Today is our anniversary. A time to reflect back on that day. Of course, we have no album to go through, because our photographer sucked.

that feeling when backstage pics looks better than main pics

Looking at McNally's photographic background, I'm at a loss as to why Nikon thought he would be an ideal wedding photographer...

It's publicity. He can do a decent job for wedding but the main idea is :

1- Have a giant Nikon logo
2- Have a giant of the photography world.
3- Spread the word that nikon did this cool thing.

It worked very well!

I understand it's publicity, but not choose a real wedding photographer to do the job?
"It worked very well!"
How do you know?

McNally is a Nikon ally for a long time. Obvious choice and he's probably personnal friend with the person in charge of hiring the photographer for the stunt.

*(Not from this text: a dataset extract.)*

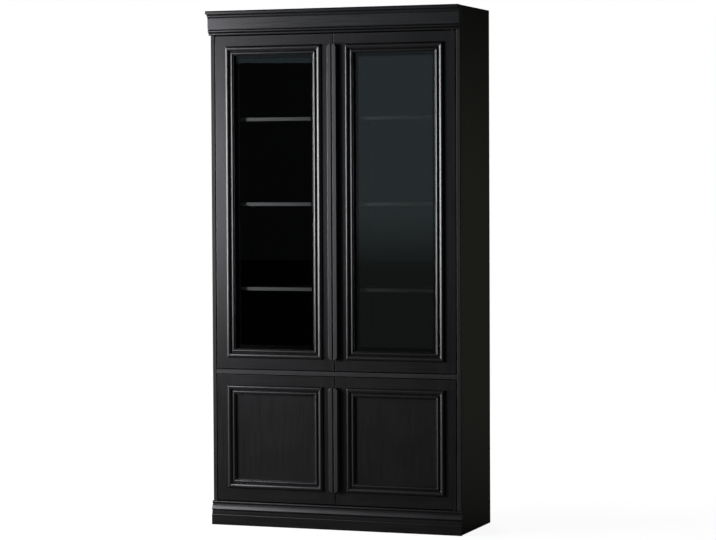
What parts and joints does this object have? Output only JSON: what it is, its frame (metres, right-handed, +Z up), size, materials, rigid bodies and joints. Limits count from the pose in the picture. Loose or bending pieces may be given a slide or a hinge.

As far as wroking, it's picking up speed and we're discussing it, no?

Picking up speed, what do you mean by this? How do you verify this? Our discussing this has no bearing on the success or failure of the project.

Well, it does. In french they say "faire couler l'encre" which translate to "making the ink flow" though it's not as pretty once translated.

Being it's a publicity stunt, making "henadlines" of photo blogs and being shared, liked etc, makes it a success.

the amount of likes/shares and what not decides if it's a big or a small success.

What I mean is, the quality of the pictures is not the main objective here. Talking about it, is.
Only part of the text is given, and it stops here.